日本における労働人口の減少は年々加速し、日本商工会議所(以下、日商)が2018年3月に実施した調査では、「人手不足」と回答した企業の割合が4年連続で上昇し、66.7%に達しています。
こうした背景のもと、外国人材に対する期待と関心がこれまでになく高まっています。
2017年10月末現在、外国人労働者を雇用している事業所数は約19万事業所、外国人労働者数は約128万人で、近年、右肩上がりの状況が続いています。
現行の出入国管理制度
現行の出入国管理制度は1952年の入管法整備以降、受け入れる外国人材は「専門的・技術的分野の外国人」を原則としていて、限定的な受け入れとなっています。

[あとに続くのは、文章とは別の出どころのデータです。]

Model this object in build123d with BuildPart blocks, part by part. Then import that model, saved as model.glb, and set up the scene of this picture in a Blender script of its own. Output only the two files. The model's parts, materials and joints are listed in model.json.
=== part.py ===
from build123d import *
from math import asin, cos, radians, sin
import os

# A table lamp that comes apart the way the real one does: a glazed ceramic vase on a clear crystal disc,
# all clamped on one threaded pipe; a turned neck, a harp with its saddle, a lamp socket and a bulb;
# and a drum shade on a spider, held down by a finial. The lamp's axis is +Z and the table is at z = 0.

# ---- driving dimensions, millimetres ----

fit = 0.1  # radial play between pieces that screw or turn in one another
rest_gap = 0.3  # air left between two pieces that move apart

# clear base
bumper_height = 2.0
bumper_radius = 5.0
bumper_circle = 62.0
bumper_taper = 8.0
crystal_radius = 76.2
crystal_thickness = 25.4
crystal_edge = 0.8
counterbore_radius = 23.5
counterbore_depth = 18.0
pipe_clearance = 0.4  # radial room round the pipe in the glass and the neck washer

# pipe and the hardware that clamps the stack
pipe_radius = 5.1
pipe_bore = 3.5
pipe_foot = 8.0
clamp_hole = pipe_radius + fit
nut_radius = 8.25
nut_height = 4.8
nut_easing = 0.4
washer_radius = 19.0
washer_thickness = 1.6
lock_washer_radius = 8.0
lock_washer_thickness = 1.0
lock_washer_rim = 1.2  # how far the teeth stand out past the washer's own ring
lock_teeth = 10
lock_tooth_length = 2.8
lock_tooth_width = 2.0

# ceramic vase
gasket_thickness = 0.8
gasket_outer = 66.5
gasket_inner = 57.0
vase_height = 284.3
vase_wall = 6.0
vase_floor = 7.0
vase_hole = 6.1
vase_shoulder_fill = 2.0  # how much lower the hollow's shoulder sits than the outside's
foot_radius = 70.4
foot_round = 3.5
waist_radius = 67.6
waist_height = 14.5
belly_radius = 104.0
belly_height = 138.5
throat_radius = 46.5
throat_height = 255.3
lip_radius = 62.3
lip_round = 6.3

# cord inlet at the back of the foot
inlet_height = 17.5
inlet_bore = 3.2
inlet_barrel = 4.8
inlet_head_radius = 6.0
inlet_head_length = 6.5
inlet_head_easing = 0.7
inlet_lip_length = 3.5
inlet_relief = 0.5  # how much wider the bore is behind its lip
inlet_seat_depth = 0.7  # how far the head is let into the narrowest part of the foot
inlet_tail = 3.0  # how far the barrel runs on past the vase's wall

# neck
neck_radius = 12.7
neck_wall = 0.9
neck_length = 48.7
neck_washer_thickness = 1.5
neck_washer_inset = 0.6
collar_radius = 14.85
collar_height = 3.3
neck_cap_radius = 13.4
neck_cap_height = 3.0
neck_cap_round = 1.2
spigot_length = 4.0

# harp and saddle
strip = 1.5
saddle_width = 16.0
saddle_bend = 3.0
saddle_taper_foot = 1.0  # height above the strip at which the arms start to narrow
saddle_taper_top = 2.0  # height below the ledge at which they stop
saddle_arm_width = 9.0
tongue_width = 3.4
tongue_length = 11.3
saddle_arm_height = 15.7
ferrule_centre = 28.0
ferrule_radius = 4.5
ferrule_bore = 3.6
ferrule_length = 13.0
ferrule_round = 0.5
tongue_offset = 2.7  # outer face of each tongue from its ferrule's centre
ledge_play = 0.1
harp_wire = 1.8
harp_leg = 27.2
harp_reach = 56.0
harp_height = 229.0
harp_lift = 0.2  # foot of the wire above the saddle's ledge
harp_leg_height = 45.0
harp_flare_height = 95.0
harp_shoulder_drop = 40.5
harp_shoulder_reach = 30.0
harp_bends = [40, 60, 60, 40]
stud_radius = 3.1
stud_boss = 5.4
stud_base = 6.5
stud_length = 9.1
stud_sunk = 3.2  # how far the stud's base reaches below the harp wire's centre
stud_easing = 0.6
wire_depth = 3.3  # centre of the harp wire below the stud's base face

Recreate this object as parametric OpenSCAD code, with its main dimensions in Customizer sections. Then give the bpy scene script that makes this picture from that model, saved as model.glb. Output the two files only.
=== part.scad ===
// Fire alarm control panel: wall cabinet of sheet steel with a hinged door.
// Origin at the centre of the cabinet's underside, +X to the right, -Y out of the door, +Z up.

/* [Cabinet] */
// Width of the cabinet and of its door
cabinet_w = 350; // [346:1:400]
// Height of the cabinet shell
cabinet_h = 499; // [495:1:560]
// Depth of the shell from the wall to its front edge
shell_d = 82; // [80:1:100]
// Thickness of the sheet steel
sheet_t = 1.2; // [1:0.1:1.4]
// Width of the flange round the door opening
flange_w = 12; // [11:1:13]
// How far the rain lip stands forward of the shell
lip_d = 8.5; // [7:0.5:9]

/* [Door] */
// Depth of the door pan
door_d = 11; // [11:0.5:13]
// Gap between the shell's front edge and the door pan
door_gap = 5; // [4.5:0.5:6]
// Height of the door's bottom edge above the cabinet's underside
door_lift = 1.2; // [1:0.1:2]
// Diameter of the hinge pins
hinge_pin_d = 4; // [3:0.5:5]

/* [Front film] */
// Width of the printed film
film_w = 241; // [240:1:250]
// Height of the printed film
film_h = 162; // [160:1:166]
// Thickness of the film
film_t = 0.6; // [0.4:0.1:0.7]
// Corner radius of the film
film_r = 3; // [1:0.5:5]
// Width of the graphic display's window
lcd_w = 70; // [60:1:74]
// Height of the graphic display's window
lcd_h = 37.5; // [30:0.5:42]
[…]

単純労働者とは異なる一定の専門性・技能を有する外国人材であっても、「専門的・技術的分野」の要件に合致しなければ在留資格が付与されず、就労することができません。
日商の調査によると、中小企業が求める外国人材は「一定の技術を有した専門職層」や「即戦力となるようなミドル人材」が多く、また、人手不足に苦慮する各業界・企業から、一定の専門性・技能を有する外国人材の受け入れを求める「生の声」が数多く聞かれることがわかりました。
日商の提言
そこで日商は、現行の出入国管理制度では認められていない、一定の専門性・技能を有する外国人材を「中間技能人材(仮称)」と定義し、新たな在留資格を創設したうえで、積極的に受け入れていくことを要望する意見書を取りまとめました。以下、簡単にまとめます。

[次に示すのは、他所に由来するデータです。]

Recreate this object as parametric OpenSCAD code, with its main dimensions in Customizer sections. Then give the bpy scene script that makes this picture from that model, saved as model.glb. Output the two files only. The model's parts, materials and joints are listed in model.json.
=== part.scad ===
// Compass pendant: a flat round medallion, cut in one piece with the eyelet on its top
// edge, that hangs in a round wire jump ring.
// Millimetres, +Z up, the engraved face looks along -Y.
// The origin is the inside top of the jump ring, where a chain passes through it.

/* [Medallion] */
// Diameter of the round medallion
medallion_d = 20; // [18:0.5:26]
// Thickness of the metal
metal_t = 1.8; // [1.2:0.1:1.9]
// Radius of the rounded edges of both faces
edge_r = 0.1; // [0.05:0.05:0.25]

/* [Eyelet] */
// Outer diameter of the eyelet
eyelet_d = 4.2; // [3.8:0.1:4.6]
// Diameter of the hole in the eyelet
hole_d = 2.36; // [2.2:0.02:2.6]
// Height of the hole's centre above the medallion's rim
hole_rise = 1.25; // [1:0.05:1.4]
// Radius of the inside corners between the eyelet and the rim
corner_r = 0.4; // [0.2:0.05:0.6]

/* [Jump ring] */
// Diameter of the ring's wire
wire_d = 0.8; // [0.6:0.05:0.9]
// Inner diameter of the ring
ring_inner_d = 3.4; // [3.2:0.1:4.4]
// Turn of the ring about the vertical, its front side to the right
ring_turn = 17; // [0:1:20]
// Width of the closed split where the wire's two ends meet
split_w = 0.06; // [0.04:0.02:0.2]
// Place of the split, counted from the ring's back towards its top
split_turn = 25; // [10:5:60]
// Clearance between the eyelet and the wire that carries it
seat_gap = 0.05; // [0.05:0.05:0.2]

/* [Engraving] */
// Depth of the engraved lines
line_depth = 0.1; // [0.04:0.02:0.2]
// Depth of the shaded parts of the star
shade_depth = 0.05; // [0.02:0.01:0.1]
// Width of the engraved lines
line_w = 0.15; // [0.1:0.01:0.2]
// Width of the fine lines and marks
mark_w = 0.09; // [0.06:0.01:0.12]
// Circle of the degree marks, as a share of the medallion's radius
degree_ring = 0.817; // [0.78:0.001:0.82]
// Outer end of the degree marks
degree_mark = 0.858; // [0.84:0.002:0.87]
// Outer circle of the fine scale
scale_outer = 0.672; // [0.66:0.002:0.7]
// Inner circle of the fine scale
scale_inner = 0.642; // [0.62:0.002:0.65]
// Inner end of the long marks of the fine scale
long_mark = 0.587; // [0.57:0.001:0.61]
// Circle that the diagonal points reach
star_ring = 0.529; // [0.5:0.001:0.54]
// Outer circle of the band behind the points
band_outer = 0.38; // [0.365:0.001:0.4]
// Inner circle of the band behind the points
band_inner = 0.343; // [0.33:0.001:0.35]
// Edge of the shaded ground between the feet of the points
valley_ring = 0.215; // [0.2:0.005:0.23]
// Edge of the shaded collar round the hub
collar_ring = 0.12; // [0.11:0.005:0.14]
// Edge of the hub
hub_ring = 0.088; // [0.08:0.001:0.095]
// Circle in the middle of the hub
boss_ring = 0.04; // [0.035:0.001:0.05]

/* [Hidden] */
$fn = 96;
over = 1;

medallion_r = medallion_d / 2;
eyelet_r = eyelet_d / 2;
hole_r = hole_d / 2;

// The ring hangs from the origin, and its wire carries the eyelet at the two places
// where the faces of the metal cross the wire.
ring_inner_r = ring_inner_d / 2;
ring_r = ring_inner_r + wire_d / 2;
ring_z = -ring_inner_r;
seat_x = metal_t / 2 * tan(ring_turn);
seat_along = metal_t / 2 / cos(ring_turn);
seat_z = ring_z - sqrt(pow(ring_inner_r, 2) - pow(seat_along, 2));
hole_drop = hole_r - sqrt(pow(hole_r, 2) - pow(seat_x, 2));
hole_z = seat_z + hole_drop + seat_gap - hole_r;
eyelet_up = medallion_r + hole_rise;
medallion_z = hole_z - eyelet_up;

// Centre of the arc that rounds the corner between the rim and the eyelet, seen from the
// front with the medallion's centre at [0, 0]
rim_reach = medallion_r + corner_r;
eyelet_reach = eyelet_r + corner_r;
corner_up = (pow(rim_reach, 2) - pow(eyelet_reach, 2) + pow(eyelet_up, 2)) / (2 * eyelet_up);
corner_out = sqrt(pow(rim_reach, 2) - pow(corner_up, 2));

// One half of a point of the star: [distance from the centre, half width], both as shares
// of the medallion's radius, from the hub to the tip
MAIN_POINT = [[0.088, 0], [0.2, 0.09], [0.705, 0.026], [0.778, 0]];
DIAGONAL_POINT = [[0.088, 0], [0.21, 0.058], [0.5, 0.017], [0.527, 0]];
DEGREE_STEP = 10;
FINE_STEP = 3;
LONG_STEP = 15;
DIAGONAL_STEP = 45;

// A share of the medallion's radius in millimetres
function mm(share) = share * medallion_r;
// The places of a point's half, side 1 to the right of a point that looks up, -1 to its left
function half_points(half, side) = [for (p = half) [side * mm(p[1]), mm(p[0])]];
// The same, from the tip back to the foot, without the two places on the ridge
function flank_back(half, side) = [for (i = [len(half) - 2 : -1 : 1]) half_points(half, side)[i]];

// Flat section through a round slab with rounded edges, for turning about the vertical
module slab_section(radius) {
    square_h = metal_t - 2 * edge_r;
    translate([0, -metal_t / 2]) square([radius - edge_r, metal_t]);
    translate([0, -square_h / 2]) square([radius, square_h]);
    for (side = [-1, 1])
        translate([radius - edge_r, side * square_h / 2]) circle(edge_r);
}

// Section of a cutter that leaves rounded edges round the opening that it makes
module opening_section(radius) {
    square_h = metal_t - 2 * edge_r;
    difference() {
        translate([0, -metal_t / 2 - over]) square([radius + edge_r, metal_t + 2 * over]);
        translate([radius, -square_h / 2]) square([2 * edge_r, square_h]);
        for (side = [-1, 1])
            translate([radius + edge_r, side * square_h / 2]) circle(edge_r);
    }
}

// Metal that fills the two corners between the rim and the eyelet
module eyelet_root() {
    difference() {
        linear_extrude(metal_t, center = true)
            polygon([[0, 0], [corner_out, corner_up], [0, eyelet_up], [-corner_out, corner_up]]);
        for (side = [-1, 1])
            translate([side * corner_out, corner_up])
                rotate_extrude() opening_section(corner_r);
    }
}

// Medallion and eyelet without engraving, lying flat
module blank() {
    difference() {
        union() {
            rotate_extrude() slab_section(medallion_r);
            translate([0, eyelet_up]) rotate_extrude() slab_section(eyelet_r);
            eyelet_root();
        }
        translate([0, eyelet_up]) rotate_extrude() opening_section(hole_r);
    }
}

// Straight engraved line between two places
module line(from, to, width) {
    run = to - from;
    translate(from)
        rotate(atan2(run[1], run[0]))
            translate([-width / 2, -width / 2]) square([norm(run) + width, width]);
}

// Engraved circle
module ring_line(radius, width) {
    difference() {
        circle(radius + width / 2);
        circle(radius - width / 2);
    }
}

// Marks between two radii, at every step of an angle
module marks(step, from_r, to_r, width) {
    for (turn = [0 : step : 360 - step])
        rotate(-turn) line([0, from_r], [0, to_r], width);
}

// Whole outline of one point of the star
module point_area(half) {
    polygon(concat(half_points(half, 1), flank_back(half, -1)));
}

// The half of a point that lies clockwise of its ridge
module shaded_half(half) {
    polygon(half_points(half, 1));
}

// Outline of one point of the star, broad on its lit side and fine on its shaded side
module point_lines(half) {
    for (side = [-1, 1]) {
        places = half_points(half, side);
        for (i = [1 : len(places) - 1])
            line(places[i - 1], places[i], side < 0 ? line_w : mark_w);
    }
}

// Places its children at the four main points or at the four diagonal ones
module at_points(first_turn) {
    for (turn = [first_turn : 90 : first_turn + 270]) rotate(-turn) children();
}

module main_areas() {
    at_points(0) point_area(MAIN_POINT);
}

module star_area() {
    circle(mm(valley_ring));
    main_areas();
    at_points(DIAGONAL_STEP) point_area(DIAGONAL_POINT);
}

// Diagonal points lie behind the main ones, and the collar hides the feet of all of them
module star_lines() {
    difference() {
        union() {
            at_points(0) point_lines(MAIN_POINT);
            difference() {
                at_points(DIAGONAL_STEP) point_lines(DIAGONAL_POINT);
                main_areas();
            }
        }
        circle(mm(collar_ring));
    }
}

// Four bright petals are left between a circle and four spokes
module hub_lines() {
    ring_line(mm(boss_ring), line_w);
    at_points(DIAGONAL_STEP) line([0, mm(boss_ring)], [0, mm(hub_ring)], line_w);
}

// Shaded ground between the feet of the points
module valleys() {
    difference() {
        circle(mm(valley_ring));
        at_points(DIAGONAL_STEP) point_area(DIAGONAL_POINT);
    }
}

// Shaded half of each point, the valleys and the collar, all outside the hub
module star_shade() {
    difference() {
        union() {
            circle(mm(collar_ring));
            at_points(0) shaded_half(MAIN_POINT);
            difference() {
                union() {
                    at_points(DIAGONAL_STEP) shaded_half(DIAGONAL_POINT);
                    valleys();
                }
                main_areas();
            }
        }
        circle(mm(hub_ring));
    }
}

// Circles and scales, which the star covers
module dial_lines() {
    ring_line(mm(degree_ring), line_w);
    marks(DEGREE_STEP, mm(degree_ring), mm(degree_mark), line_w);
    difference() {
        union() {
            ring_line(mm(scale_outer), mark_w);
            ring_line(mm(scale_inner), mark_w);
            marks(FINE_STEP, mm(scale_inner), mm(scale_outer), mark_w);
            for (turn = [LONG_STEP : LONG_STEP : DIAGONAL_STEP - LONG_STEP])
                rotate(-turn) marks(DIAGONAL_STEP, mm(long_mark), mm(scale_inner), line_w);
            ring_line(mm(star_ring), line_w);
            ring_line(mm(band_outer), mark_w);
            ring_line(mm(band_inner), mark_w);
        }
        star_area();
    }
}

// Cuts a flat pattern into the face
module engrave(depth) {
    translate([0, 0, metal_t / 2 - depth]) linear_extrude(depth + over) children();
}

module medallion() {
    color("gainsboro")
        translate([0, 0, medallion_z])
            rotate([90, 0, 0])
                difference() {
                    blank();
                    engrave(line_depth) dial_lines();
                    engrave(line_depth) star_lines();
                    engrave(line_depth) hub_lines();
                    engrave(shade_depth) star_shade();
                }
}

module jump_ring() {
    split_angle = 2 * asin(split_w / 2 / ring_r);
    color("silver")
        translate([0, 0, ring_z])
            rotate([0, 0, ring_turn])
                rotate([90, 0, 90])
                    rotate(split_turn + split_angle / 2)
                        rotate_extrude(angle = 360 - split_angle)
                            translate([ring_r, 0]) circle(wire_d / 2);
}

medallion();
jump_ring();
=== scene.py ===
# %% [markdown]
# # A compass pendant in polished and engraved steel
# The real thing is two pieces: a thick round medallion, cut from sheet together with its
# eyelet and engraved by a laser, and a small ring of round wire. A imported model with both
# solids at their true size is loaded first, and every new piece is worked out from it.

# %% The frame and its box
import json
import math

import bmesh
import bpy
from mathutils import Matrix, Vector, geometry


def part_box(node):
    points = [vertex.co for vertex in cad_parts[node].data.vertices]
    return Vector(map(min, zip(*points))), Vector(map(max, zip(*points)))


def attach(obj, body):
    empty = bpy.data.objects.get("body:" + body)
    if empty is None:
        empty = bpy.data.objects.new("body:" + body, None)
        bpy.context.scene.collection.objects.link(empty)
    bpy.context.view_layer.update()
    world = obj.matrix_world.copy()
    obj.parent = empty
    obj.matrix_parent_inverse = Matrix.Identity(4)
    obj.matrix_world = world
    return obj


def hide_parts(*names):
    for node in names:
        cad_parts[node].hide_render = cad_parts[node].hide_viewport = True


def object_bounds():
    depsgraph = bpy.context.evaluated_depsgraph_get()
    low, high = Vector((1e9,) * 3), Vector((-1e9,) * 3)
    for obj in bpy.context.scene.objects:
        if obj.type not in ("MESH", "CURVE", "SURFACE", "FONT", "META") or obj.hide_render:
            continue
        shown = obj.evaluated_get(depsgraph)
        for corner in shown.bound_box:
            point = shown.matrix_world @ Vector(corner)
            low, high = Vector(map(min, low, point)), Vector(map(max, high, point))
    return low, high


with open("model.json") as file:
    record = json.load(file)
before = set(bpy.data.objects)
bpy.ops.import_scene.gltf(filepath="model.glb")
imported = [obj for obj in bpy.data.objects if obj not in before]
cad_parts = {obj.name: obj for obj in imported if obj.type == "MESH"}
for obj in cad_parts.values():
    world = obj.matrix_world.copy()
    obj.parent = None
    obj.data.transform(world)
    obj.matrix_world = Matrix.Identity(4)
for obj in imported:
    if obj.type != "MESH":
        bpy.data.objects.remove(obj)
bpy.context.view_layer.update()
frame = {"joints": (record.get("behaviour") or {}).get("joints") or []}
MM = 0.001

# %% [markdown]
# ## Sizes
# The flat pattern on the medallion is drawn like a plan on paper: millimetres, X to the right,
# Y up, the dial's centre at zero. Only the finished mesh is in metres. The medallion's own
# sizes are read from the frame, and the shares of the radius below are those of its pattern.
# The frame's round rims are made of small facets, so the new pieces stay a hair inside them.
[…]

- 「中間技能人材」の創設にあたっては、原則、人手不足の業種・分野であることを受け入れの基本的な条件とし、期間は他の在留資格と同様に5年を上限に更新可とすべき
- 「中間技能人材」の受け入れ業種・分野を判断する際には、
- 業種・分野ごとの人手不足の状況に基づき、受け入れの可否および総量を検討する、
- 業種・分野ごとの人手不足を測る指標には有効求人倍率や失業率等を用いる、
- 有効求人倍率が1倍を超える期間が続いているなど、人手不足が一過性ではなく一定期間続いており、かつ、将来的に改善する見込みが希薄であること、
この3点を基本的な考え方とすべき
- 「中間技能人材」は、政府が設定した業種・分野ごとに求められる専門性・技能を有し、かつ専門性・技能を裏付ける要件として、
- 母国における5年程度の実務経験および高卒以上の学歴を有している者、
- 技能実習修了者、
- わが国の国家資格等取得者のいずれかに該当する者とすべき
その他、在留管理の在り方、外国人材および企業に対する支援体制、「中間技能人材」以外の外国人材の受け入れ等についても提言をまとめています。